6 key elements you need to build a Lex chatbot
- Learning material (transcripts)
- Selected language (or multiple languages)
- Defined intents (these are the expected outcome/s of a conversation)
- Defined statements or ‘utterances’ (these identify the user intent)
- Defined ‘slots’ (key information a user must provide to define outcomes)
- Interaction flows
While you can build a working chatbot in a very short time, more complex ones will involve more work. For more complex chatbots, the assembly process can take some time – especially for the utterances and defined slots, which may be highly varied and very specific to different processes. Thankfully, there are a few ways you can accelerate this process.
For example, you can use AWS Bedrock generative AI (another AI Service), which can generate sample utterances automatically and assist with defining and matching slots.

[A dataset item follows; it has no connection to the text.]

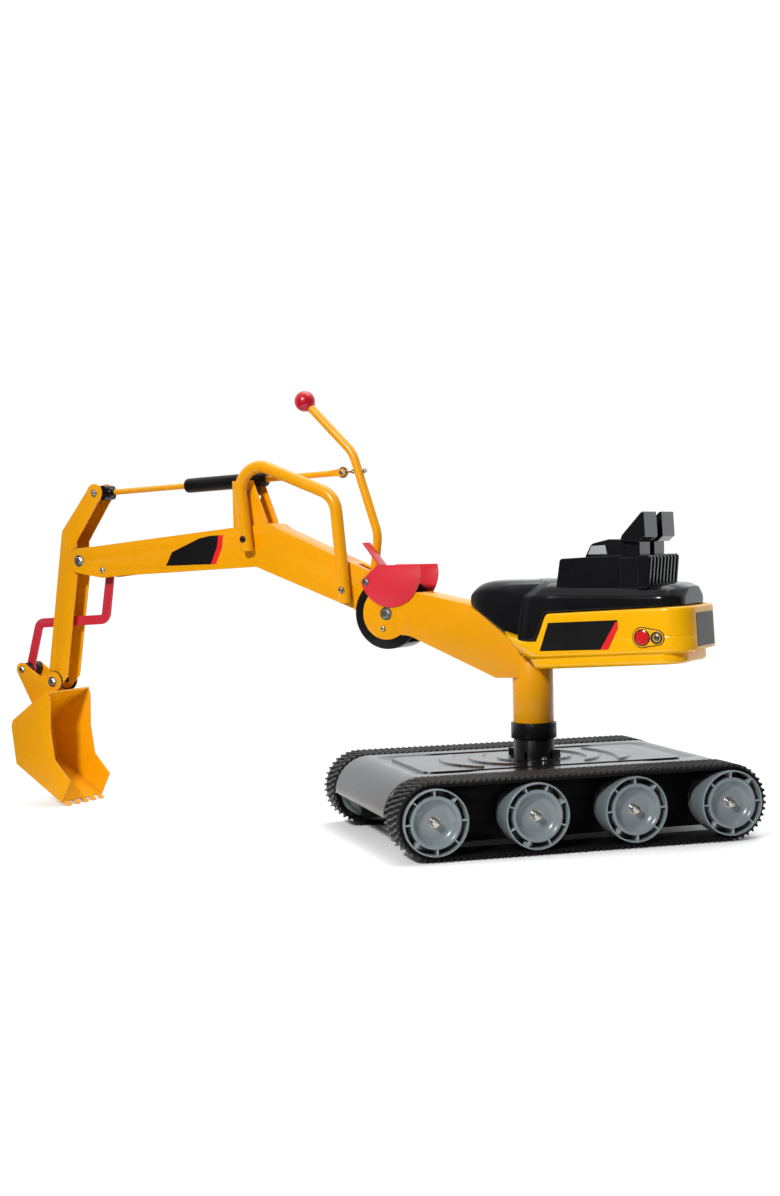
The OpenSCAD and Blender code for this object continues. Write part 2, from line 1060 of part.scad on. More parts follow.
module rod_clevis() {
    color(black)
        placed() {
            slab(-clevis_half, clevis_half)
                difference() {
                    union() {
                        disc(rod_front, 13.8);
                        translate(rod_front)
                            rotate(heading(rod_dir))
                                translate([0, -13])
                                    square([24, 26]);
                    }
                    disc(rod_front, screw_r + running);
                }
            rod_bar(rod_front, 23, rod_start, 7.5);
        }
}

module rod_fork_bolt() {
    color(steel)
        placed() {
            cross_pin(rod_rear, 2.5, -5.5, 5.5);
            for (side = [-1, 1])
                bolt_head(rod_rear, 5, side * 5.5, side);
        }
}

sleeve_r = 13.5;
sleeve_front = 198;
sleeve_len = 175;

module rod_sleeve() {
    lug_half = 7;
    color(black)
        placed()
            difference() {
                union() {
                    rod_bar(rod_front, sleeve_front, sleeve_front + sleeve_len, sleeve_r);
                    slab(-lug_half, lug_half)
                        tapered(sleeve_pivot, 7, sleeve_pivot + [0, 12], 8);
                }
                rod_bar(rod_front, sleeve_front - 1, sleeve_front + sleeve_len + 1, rod_r + running);
                cross_pin(sleeve_pivot, 2.5, -20, 20);
            }
}

module sleeve_pin() {
    color(steel)
        placed() {
            cross_pin(sleeve_pivot, 2.5, -bracket_out - 0.4, bracket_out + 0.4);
            slab_pair(bracket_out + 0.4, bracket_out + 2)
                disc(sleeve_pivot, 6.5);
        }
}

// ---------- bucket link ----------

link_bends = [stick_pivot + [40, -112], stick_pivot + [-120, -120]];
link_path = [link_pivot + 4 * unit(link_bends[0] - link_pivot), link_bends[0], link_bends[1],
             link_end + 8.6 * unit(link_bends[1] - link_end)];

module bucket_link() {
    color(red)
        placed()
            slab(-2.5, 2.5)
                difference() {
                    union() {
                        flat_bar(link_path, 18, 14);
                        disc(link_pivot, 12);
                        disc(link_end, bucket_knuckle_r);
                    }
                    disc(link_pivot, screw_r + running);
                    disc(link_end, screw_r + link_slack);
                }
}

// ---------- bucket ----------

bucket_back = [bucket_pivot + [17, -16.5], bucket_pivot + [-20.7, -38], bucket_pivot + [-70, -73],
               bucket_pivot + [-73, -85.3], bucket_pivot + [-63.4, -156], bucket_pivot + [42.5, -226.35]];
tooth_tip = bucket_pivot + [52.5, -233];

module bucket() {
    half = bucket_w / 2;
    tooth_pitch = bucket_w / teeth;
    color(yellow)
        placed() {
            slab(-half, half)
                strip(bucket_back, bucket_sheet);
            slab_pair(half - bucket_sheet, half)
                polygon(concat(bucket_back,
                               [bucket_pivot + [63.7, -184.7], bucket_pivot + [29, -146.1],
                                bucket_pivot + [20.4, -92.7], bucket_pivot + [21.5, -30.9]]));
            for (k = [0:teeth - 1]) {
                y = -half + (k + 0.5) * tooth_pitch;
                slab(y - 6, y + 6)
                    polygon([bucket_back[5], tooth_tip, tooth_tip + [1, 1.5],
                             bucket_back[5] + [1.66, 2.5]]);
            }
            slab_pair(ear_in, ear_out)
                difference() {
                    union() {
                        disc(bucket_pivot, 19.5);
                        disc(link_end, bucket_knuckle_r);
                        polygon([link_end + [-11.9, -5], bucket_pivot + [-44.2, -56.6],
                                 bucket_pivot + [-19.7, -39.6], bucket_pivot + [10.8, -22],
                                 bucket_pivot + [0, 5], bucket_pivot + [-13, 14.5],
                                 bucket_pivot + [-32, 10], link_end + [9, 9.4]]);
                    }
                    disc(bucket_pivot, stick_bolt_r);
                    disc(link_end, screw_r);
                }
        }
}

module bucket_bolts() {
    color(steel)
        placed() {
            cross_pin(bucket_pivot, stick_bolt_r, -ear_out, ear_out);
            cross_pin(link_end, screw_r, -ear_out, ear_out);
            for (side = [-1, 1]) {
                bolt_head(bucket_pivot, 10, side * ear_out, side);
                bolt_head(link_end, 6.5, side * ear_out, side);
            }
        }
}

module bucket_spacers() {
    color(black)
        placed() {
            slab_pair(stick_out + 0.4, ear_in)
                difference() {
                    disc(bucket_pivot, 20.5);
                    disc(bucket_pivot, stick_bolt_r);
                }
            slab_pair(3.3, ear_in)
                difference() {
                    disc(link_end, 12);
                    disc(link_end, screw_r);
                }
        }
}

// ---------- what is drawn ----------

base_cover();
base_frame();
axles();
hub_bolts();
track_belt_left();
track_belt_right();
wheel_left_1();
wheel_left_2();
wheel_left_3();
wheel_left_4();
wheel_right_1();
wheel_right_2();
wheel_right_3();
wheel_right_4();
post_socket();
socket_collar();
socket_screws();
spindle();
spindle_washer();
post_tube();
upper_bush();
seat_plate();
rear_boom();
pivot_shield();
main_pivot_bolt();
boom_rivets();
body_shell();
seat();
engine_cowl();
body_decals();
lamp_bezels();
tail_lamps();
marker_lamps();
front_boom();
lift_handle();
handle_screws();
rod_bracket();
guard_near();
guard_far();
lever_pivot_bolt();
pivot_spacers();
boom_decals();
stick_pivot_bolt();
stick_spacers();
link_screw();
lever_tube();
lever_knob();
lever_eye_bolt();
stick();
rod_pivot_screw();
control_rod();
rod_clevis();
rod_fork_bolt();
rod_sleeve();
sleeve_pin();
bucket_link();
bucket();
bucket_bolts();
bucket_spacers();
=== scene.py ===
import math
import bmesh
import bpy
from mathutils import Matrix, Vector


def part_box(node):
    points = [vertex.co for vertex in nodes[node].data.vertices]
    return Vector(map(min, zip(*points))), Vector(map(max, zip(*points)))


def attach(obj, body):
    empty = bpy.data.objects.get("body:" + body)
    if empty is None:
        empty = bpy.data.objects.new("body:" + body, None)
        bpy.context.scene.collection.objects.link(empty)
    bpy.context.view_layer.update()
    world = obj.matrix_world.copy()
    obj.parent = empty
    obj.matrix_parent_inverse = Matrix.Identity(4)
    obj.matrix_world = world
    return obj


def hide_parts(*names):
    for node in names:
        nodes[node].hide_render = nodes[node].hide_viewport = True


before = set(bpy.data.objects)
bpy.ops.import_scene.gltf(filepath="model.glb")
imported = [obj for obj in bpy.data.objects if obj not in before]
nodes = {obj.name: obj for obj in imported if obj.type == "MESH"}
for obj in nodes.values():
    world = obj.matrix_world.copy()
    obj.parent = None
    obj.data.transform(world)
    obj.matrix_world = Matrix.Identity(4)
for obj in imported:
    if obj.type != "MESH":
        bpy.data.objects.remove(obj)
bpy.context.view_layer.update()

scene = bpy.context.scene
MM = 0.001

# ---------- where things are ----------

post_low, post_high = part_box("post_tube")
SWIVEL_X = (post_low.x + post_high.x) / 2
# How far the base is turned under the arm, and how the body leans about the front end of its top edge
BASE_TURN = math.radians(44)
SHELL_TILT = math.radians(-2.8)
SHELL_EDGE = (56, 0, 366.6)
# Millimetres about the swivel axis, the same turned with the base, and the same leaning with the body
ARM = Matrix.Translation((SWIVEL_X, 0, 0)) @ Matrix.Scale(MM, 4)
BASE = Matrix.Translation((SWIVEL_X, 0, 0)) @ Matrix.Rotation(BASE_TURN, 4, "Z") @ Matrix.Scale(MM, 4)
SHELL = ARM @ Matrix.Translation(SHELL_EDGE) @ Matrix.Rotation(SHELL_TILT, 4, "Y")

# Pivots in the arm's plane, as (x, z) in millimetres
MAIN = (-258, 364.5)
STICK = (-920, 464)
LEVER = (-295, 419.5)
ROD_FRONT = (-885, 591)
ROD_REAR = (-355, 611.1)
LINK = (-866, 446)
BUCKET = (-992, 233)
LINK_END = (-1066, 255.5)
SLEEVE = (-541, 583)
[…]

Another thing to consider is using the ‘Network of Bots’ feature to break up complex processes or queries into smaller, specialized ‘chunks.’ This can be especially valuable when different processes might use superficially similar utterances or slots, as each specialized bot will handle its own part of the process or request.
How can you use AWS Lex AI chatbots?
AI chatbots have a clear use-case in customer service and other contact scenarios, as well as for sales, marketing, and internal processes such as information retrieval. With the right integrations in place with your secure cloud environment, Lex can collect or dispense data and/or trigger processes in many ways.
You can integrate Lex with predefined integrations like Slack and Facebook messenger or a selection of APIs, which are available for all the major programming languages: Android, JS, iOS, Java, .NET, Ruby, PHP, Python, and Mobile Web.
Optimizing AWS Lex AI Chatbots
If you’re using the Streaming Conversation type, then there are also options for improving user experiences with the Wait, Continue, and Interrupt features. These create a more ‘natural feeling’ conversation that keeps people engaged and reduces stress when there are natural pauses.
In case a customer needs to find certain information, for example, your bot can say something like, “Take your time, I’m happy to wait.”
The final part of the UX optimization comes from extensive testing. This is essential to ensure it behaves in a reliable way before deploying.
What will you build with AI Services?
You can generate unique value by combining AWS AI Services in many different ways, and this is enhanced by integrating them with your own software or processes.
The important thing to know is that you don’t need any AI or ML experience to get started - just a few pointers about the pitfalls to avoid and a solid background in AWS.